UM SORRISO PRA LÁ DE AMARELADO


Uma camada significativa da sociedade, particularmente a que se considera a mais esclarecida, encontra-se meio que adoentada; e não é porque tenha sido infectada pelo tal do corona. A alma de muitos está enferma e padece, cronicamente, duma severa perda do tal senso das proporções.

Aliás, quem nunca teve uma recaída aqui e um deslize acolá, no que tange a falta de noção que atire a primeira pedra.

Pois bem, sigamos com o causo: um dos primeiros sintomas disso, da perda do senso das proporções, é a facilidade com que muitas vezes mergulhamos de cabeça num clima de histeria, passando a crer não tanto no que a realidade, nua e crua, nos mostra, mas sim, apenas naquilo que nossos ouvidos moucos ouvem. Aí, num processo mágico, passamos, literalmente, num lance auto hipnótico, a enxergar justamente aquilo que lhe é sussurrado em seus ouvidos.

Um bom exemplo disso é vermos algumas pessoas rotulando gracejos, piadas e similares como se esses trens fossem a expressão cristalina daquilo que elas, e seus iguais, rotulam como sendo casos típicos de “discurso de ódio”.

Porém, o engraçado é que essas mesmíssimas pessoas não veem o convite feito aos transeuntes duma grande capital para cuspir nas fotografias de figuras públicas como sendo uma manifestação disso, de um discurso de ódio. Isso pra elas não seria nada odiento não. Defecar, literalmente, no retrato de seus desafetos políticos também não.

Aliás, vocês se lembram desse ocorrido? Como esquecer aquela galerinha crítica cuspindo nas fotos de alguns políticos e, principalmente, daquela senhora que flexionou suas pernas e arrebitou sua protuberância para dar aquela cagadinha numa foto do então deputado Bolsonaro.

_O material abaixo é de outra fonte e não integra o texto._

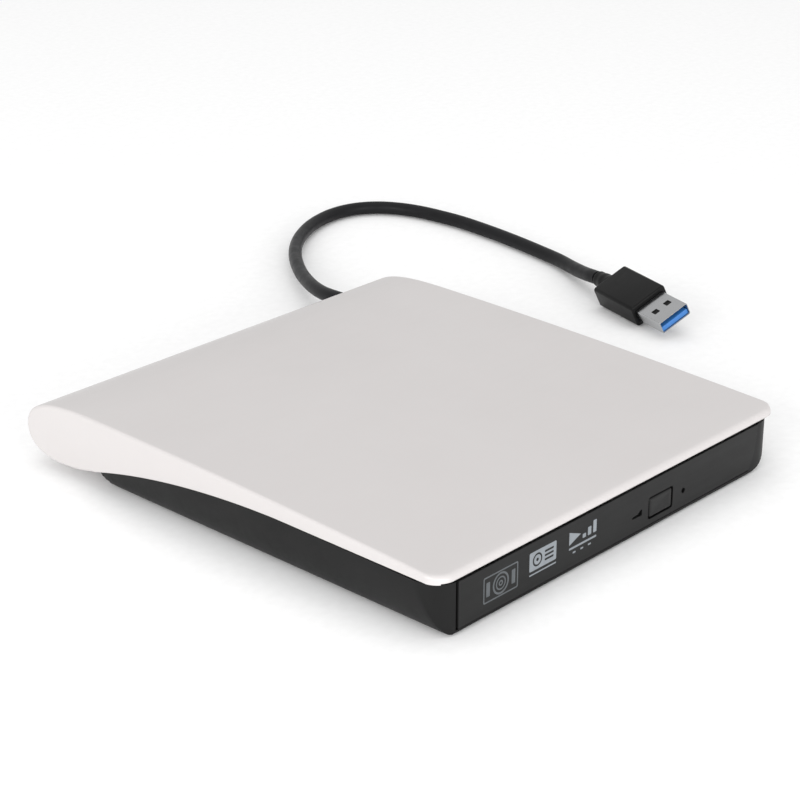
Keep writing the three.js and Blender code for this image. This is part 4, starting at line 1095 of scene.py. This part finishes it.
def circuit_board(name):
    """Green laminate: copper tracks under the lacquer, tinned pads, and drilled vias whose holes are painted near
    black as painted shade.
    """
    material, tree, shader, place = start(name)
    flat = add(tree, "ShaderNodeVectorMath", {"operation": "MULTIPLY"}, {1: (1, 1, 0.01)}, {0: place}).outputs[0]
    tracks = add(tree, "ShaderNodeTexBrick", {"offset": 0.37, "squash": 1.6, "squash_frequency": 3}, {
        "Color1": srgb("#1d5b3c"), "Color2": srgb("#206544"), "Mortar": srgb("#2f8458"), "Scale": 1.0,
        "Mortar Size": 0.09, "Brick Width": 4.1, "Row Height": 0.9,
    }, {"Vector": flat})
    cells = add(tree, "ShaderNodeTexVoronoi", {}, {"Scale": 0.42}, {"Vector": flat}).outputs["Distance"]
    via = ranged(tree, cells, 1, 0, 0.10, 0.13)
    # Painted shade: the middle of each via is painted near black for the shade inside its hole.
    hole = ranged(tree, cells, 1, 0, 0.04, 0.055)
    weave = noise(tree, place, 0.4, 2)
    tone = blend_colour(tree, ranged(tree, weave, 0, 0.35), tracks.outputs["Color"], "#174a31")
    tone = blend_colour(tree, via, tone, "#c9c4a8")
    tone = blend_colour(tree, hole, tone, "#0b0d0c")
    tree.links.new(tone, shader.inputs["Base Color"])
    tree.links.new(via, shader.inputs["Metallic"])
    tree.links.new(ranged(tree, weave, 0.28, 0.42), shader.inputs["Roughness"])
    relief(tree, shader, tracks.outputs["Fac"], 0.02)
    return material


def ribbon_film(name):
    """Flat flexible cable: bright tinned conductors showing through pale film."""
    material, tree, shader, place = start(name)
    bands = add(tree, "ShaderNodeTexWave", {"wave_type": "BANDS", "bands_direction": "X"}, {"Scale": 0.314},
                {"Vector": place}).outputs["Fac"]
    # Painted shade: stretched patches are darkened for the shade in the film's creases; the same pattern also varies
    # the roughness.
    crease_shade = noise(tree, place, 6, 3, (4, 1, 1))
    tone = blend_colour(tree, ranged(tree, bands, 0, 1, 0.45, 0.6), "#e9e4d8", "#b9b2a2")
    tone = blend_colour(tree, ranged(tree, crease_shade, 0, 0.3), tone, "#cfc8b8")
    tree.links.new(tone, shader.inputs["Base Color"])
    tree.links.new(ranged(tree, crease_shade, 0.3, 0.5), shader.inputs["Roughness"])
    relief(tree, shader, bands, 0.02)
    return material


def lens_glass(name):
    """Coated lens: tinted blue-green with a thin glossy coat and a little dust."""
    material, tree, shader, place = start(name)
    dust = noise(tree, place, 0.3, 4)
    depth = noise(tree, place, 2.5, 2)
    tone = blend_colour(tree, ranged(tree, depth, 0, 1), "#5f9fc4", "#38648f")
    tree.links.new(blend_colour(tree, ranged(tree, dust, 0, 0.25, 0.55, 0.75), tone, "#c9d6dc"),
                   shader.inputs["Base Color"])
    tree.links.new(ranged(tree, dust, 0.03, 0.2, 0.5, 0.8), shader.inputs["Roughness"])
    shader.inputs["Coat Weight"].default_value = 0.8
    shader.inputs["Coat Roughness"].default_value = 0.03
    return material


def printed_ink(name, colour, shadow, roughness=0.5):
    """Thin pad-printed ink, a little uneven where the screen let less through."""
    material, tree, shader, place = start(name)
    screen = noise(tree, place, 0.18, 2)
    patches = noise(tree, place, 2.5, 4)
    tone = blend_colour(tree, ranged(tree, patches, 0, 0.7), colour, shadow)
    tree.links.new(blend_colour(tree, ranged(tree, screen, 0, 0.5), tone, shadow), shader.inputs["Base Color"])
    tree.links.new(ranged(tree, patches, roughness - 0.05, roughness + 0.08), shader.inputs["Roughness"])
    relief(tree, shader, screen, 0.003)
    return material


def cord_jacket(name):
    """Extruded jacket: black with light scuffs and a fine skin."""
    material, tree, shader, place = start(name)
    scuffs = noise(tree, place, 3.5, 6, rough=0.65)
    skin = noise(tree, place, 0.3, 2)
    tree.links.new(blend_colour(tree, ranged(tree, scuffs, 0, 0.6), "#1a1a1b", "#202022"), shader.inputs["Base Color"])
    tree.links.new(ranged(tree, scuffs, 0.34, 0.5), shader.inputs["Roughness"])
    relief(tree, shader, skin, 0.004)
    shader.inputs["Specular IOR Level"].default_value = 0.12
    return material


FINISHES = {
    "cover": plastic("satin_white_moulded_abs", "#cbc7c6", "#c7c3c2", 0.36, 0.3, 0.002, 0.5, 40, 0.15),
    "shell": plastic("fine_grained_black_abs", "#151515", "#111111", 0.46, 0.28, 0.008, 0.2),
    "bezel": plastic("satin_black_bezel_abs", "#171717", "#131313", 0.42, 0.25, 0.005, 0.22),
    "button": plastic("satin_black_button_abs", "#151515", "#111111", 0.38, 0.25, 0.004, 0.25),
    "tray": plastic("matt_black_tray_polycarbonate", "#242426", "#1e1e20", 0.55, 0.3, 0.012, 0.4),
    "hub": plastic("glossy_black_hub_acetal", "#1d1e20", "#17181a", 0.3, 0.3, 0.003, 0.45),
    "light_pipe": plastic("smoked_clear_light_pipe", "#141816", "#0f1210", 0.15, 0.5, 0.002, 0.5, 2.0, 0.5),
    "pale_plastic": plastic("natural_acetal", "#e3decf", "#d5cfbe", 0.42, 0.3, 0.004, 0.5),
    "connector": plastic("black_glass_filled_nylon", "#1a1a1b", "#242425", 0.5, 0.18, 0.01, 0.4),
    "chip": plastic("epoxy_chip_package", "#1c1d1f", "#26272a", 0.55, 0.15, 0.008, 0.35),
    "rubber": rubber("black_silicone_rubber", "#1e1e1f", "#2b2b2c"),
    "steel": metal("galvanised_sheet_steel", "#b9bbbd", "#9ea1a4", 0.36),
    "screw_steel": metal("black_zinc_screw_steel", "#6f7276", "#54575a", 0.4, (4, 4, 1)),
    "rail_steel": metal("pressed_rail_steel", "#a2a5a8", "#868a8e", 0.38, (1, 40, 1)),
    "polished_steel": metal("ground_bright_steel", "#cdd0d2", "#b3b6b9", 0.16, (14, 14, 1), 0.2, 0.001),
    "sled": metal("die_cast_zinc_alloy", "#8f9296", "#75787c", 0.48, (1, 1, 1), 0.6, 0.012),
    "board": circuit_board("green_circuit_board"),
    "ribbon": ribbon_film("flat_flexible_cable_film"),
    "lens": lens_glass("coated_objective_lens"),
    "cord": cord_jacket("black_pvc_cord_jacket"),
    "plug_plastic": plastic("black_soft_pvc_overmould", "#0c0c0c", "#090909", 0.42, 0.3, 0.006, 0.18),
    "plug_metal": metal("nickel_plated_plug_steel", "#b6b7b8", "#b1b2b3", 0.2, (1, 12, 12), 0.2, 0.0001, 0.03),
    "plug_blue": plastic("blue_insulator_pbt", "#3c7cc4", "#306fb5", 0.3, 0.2, 0.003, 0.5),
    "contact": metal("gold_flashed_contacts", "#e2bd62", "#c79f48", 0.25, (1, 8, 1), 0.15, 0.001),
    "faint_ink": printed_ink("thin_grey_print", "#565a5d", "#474b4e"),
    "light_ink": printed_ink("pale_grey_print", "#8b9095", "#777d82"),
}


# ---------------------------------------------------------------- pieces onto bodies
def use(made, finish, body, slot, *replaced):
    """Gives a piece its material and its body, and hides the CAD nodes that it stands for; slot is not used."""
    made.data.materials.clear()
    made.data.materials.append(FINISHES[finish])
    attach(made, body)
    if replaced:
        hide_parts(*replaced)
    return made


BODY_OF = {node: body for body, members in frame["record"]["behaviour"]["bodies"].items() for node in members}
SLOT_NODES = {
    "cover": ["top_cover"],
    "shell": ["lower_shell"],
    "rubber": [
        "rubber_foot_front_left", "rubber_foot_front_right", "rubber_foot_rear_left", "rubber_foot_rear_right",
        "damper_1", "damper_2", "damper_3",
    ],
    "steel": [
        "drive_lower_case", "drive_upper_case", "sled_motor", "spindle_motor", "traverse_cover", "latch_solenoid",
        "bridge_crystal",
    ],
    "screw_steel": ["case_screw_left", "case_screw_right", "board_screw_1", "board_screw_2"],
    "board": ["drive_board", "tray_board", "bridge_board"],
    "connector": ["sata_connector", "bridge_socket"],
    "chip": ["drive_chip", "flash_chip", "bridge_chip", "eject_switch"],
    "ribbon": ["ribbon_cable"],
    "polished_steel": [
        "guide_rod_low", "guide_rod_high", "lead_screw", "latch_post", "latch_pin", "disc_clamp_ball_1",
        "disc_clamp_ball_2", "disc_clamp_ball_3",
    ],
    "rail_steel": ["slide_rail_left", "slide_rail_right"],
    "tray": ["disc_tray"],
    "bezel": ["tray_bezel"],
    "light_pipe": ["light_pipe"],
    "button": ["eject_button"],
    "pale_plastic": ["latch_lever", "lead_connector"],
    "hub": ["turntable_hub", "lens_holder"],
    "sled": ["traverse_chassis", "pickup_sled"],
    "lens": ["objective_lens"],
    "cord": ["inner_lead", "usb_cable"],
    "plug_plastic": ["cable_strain_relief", "plug_boot", "plug_overmould"],
    "plug_metal": ["plug_shell"],
    "plug_blue": ["plug_insulator"],
}
SLOT_OF = {node: slot for slot, members in SLOT_NODES.items() for node in members}


def stand_for(node, made, finish=None):
    """The piece is shown in place of this CAD node."""
    return use(made, finish or SLOT_OF[node], BODY_OF[node], SLOT_OF[node], node)


def detail_on(node, made, finish=None, slot=None):
    """A detail that rides with a CAD node's body."""
    return use(made, finish or SLOT_OF[node], BODY_OF[node], slot or SLOT_OF[node])


# ---------------------------------------------------------------- build
cord, cord_path, relief_piece, boot_piece = make_lead()
stand_for("usb_cable", cord)
stand_for("cable_strain_relief", relief_piece)
stand_for("plug_boot", boot_piece)
overmould = stand_for("plug_overmould", make_overmould())
plug_shell = stand_for("plug_shell", make_plug_shell())
tongue, cavity_shade_block, contacts = make_plug_insides()
# The black block is painted shade in the plug's empty space above the tongue.
detail_on("plug_insulator", cavity_shade_block, "plug_plastic", "plug_plastic")
stand_for("plug_insulator", tongue)
for contact in contacts:
    detail_on("plug_insulator", contact, "contact", "plug_metal")
stand_for("top_cover", make_cover())
tub, shelf, rear_wall, ribs = make_lower_shell()
stand_for("lower_shell", tub)
for extra in (shelf, rear_wall, *ribs):
    detail_on("lower_shell", extra)
for node, foot in make_feet().items():
    stand_for(node, foot)
panel, push, pipe = make_tray_front()
stand_for("tray_bezel", panel)
stand_for("eject_button", push)
stand_for("light_pipe", pipe)
for tone, prints in make_marks().items():
    for mark in prints:
        detail_on("tray_bezel", mark, f"{tone}_ink")
tray_piece, tray_extras = make_tray()
stand_for("disc_tray", tray_piece)
for extra in tray_extras:
    detail_on("disc_tray", extra)
plate_piece, plate_screws = make_traverse_cover()
stand_for("traverse_cover", plate_piece)
for screw in plate_screws:
    detail_on("traverse_cover", screw, "screw_steel", "screw_steel")
hub_piece, hub_rings, hub_claws, hub_balls = make_turntable()
stand_for("turntable_hub", hub_piece)
detail_on("turntable_hub", hub_rings[0], "rubber", "rubber")
detail_on("turntable_hub", hub_rings[1], "polished_steel", "polished_steel")
for claw in hub_claws:
    detail_on("turntable_hub", claw, "pale_plastic", "pale_plastic")
for node, ball in hub_balls.items():
    stand_for(node, ball)
holder, lens, lens_ring, magnets, wires, flex = make_pickup()
stand_for("lens_holder", holder)
stand_for("objective_lens", lens)
detail_on("lens_holder", lens_ring)
for magnet in magnets:
    detail_on("pickup_sled", magnet, "polished_steel", "polished_steel")
for wire in wires:
    detail_on("pickup_sled", wire, "contact", "polished_steel")
detail_on("pickup_sled", flex, "ribbon", "ribbon")
for node, slot in SLOT_OF.items():
    kept = frame["nodes"][node].data
    kept.materials.clear()
    kept.materials.append(FINISHES[slot])


# ---------------------------------------------------------------- stage and light
def make_stage():
    """Large pale floor in an evenly white room."""
    floor = rounded_block("floor", (-3000, -3000, -12), (3000, 3000, -0.02), 1)
    material, tree, shader, place = start("white_paper_floor")
    fibres = noise(tree, place, 3, 5)
    tree.links.new(blend_colour(tree, ranged(tree, fibres, 0, 1), "#ffffff", "#fbfbfb"), shader.inputs["Base Color"])
    tree.links.new(ranged(tree, fibres, 0.85, 0.95), shader.inputs["Roughness"])
    shader.inputs["Specular IOR Level"].default_value = 0.1
    floor.data.materials.append(material)
    world = bpy.data.worlds.new("white_room")
    world.use_nodes = True
    world.node_tree.nodes["Background"].inputs["Color"].default_value = (1, 1, 1, 1)
    world.node_tree.nodes["Background"].inputs["Strength"].default_value = 0.79
    bpy.context.scene.world = world


def lamp(name, spot, aim, size, power):
    """Rectangular area lamp at a place in metres, turned to face its aim."""
    data = bpy.data.lights.new(name, "AREA")
    data.shape = "RECTANGLE"
    data.size, data.size_y = size
    data.energy = power
    made = bpy.data.objects.new(name, data)
    made.location = spot
    made.rotation_euler = (Vector(aim) - Vector(spot)).to_track_quat("-Z", "Y").to_euler()
    bpy.context.scene.collection.objects.link(made)


make_stage()
lamp("left_softbox", (-1.3, -0.25, 0.4), (0, 0, 0.01), (1.0, 0.7), 10)
lamp("front_softbox", (-0.25, -1.3, 0.3), (0, 0, 0.01), (1.0, 0.5), 8.5)
lamp("top_softbox", (0.2, 0.3, 1.4), (0, 0, 0), (1.2, 1.2), 2.5)
bpy.context.scene.view_settings.view_transform = "Standard"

Sim, se eles querem fazer isso para manifestar, como direi, sua profunda indignação através de seus argumentos, que foram processados no âmago de suas pessoas, lá junto das tripas que vem do bucho, quem sou eu para dizer que não pode, não é mesmo? Longe de mim.

De mais a mais, se pararmos pra matutar um cadinho, veremos que temos, na sociedade contemporânea algumas manifestações culturais que, de certa forma, apresentam esse tipo de comportamento como se fosse algo digno de aplausos, respeito e replicação.

Refiro-me aos embalos de sábado à noite ao som de uns troços que, francamente, não sei dizer exatamente o que seriam.

Raramente saio. Raramente mesmo e, quando caminho pelas vielas da boemia dos dias atuais, volto um tanto que aturdido e com um monte de questões e considerações que, para ser franco, prefiro apenas partilha-las com meus alfarrábios enquanto carpo meu pequeno roçado em minhas horas de folga.

Porém, de todas essas maquinações que se fazem presentes em meus miolos, há uma que não tenho como não rabiscar e compartilhar. É a visão da galera bailando ao som dos ruídos luxuriantes que saem das caixas de som.

É curioso, pra dizer o mínimo o espetáculo que é encenado todo fim de semana pelas mais variadas alminhas. Lá estão, abençoados e abençoadas, faceiros da vida, com seus joelhos levemente flexionados, com as mãos apoiadas sobre os mesmos; glúteos arrebitados, ombros levemente contraídos, cabelos para o lado, emoldurando aquela carinha marota que olha para trás e, tudo isso, acompanhado por aquele requebrar dos quadris, embalado por ritmos alucinados, como se as ancas estivesse a pedir, desesperadamente, para que alguma alma generosa limpe sua poupança.

Sim, sei que isso é grotesco, tanto quanto a manifestação “cívica” de defecar no retrato duma pessoa, mas é o que temos para o momento como modelo de argumento e sinônimo de entretenimento que é expresso de forma caricatural enquanto uma, como direi, legítima manifestação cultural.

E o “discurso de ódio” como é que fica nessa história toda? Pois é. Onde ficará o dito cujo? Provavelmente será tido como tal toda e qualquer observação contrária a esse tido de atitude de elevada honorabilidade. Inclusive e, quem sabe, essa irrelevante escrevinhada, acaba sendo considerado como sendo uma preleção odienta, tamanha é a falta de noção que tomou conta da cumbuca de muitos na sociedade contemporânea.


Escrevinhado em 16 de março de 2020, dia de Santo Abraão e Santa Eusébia.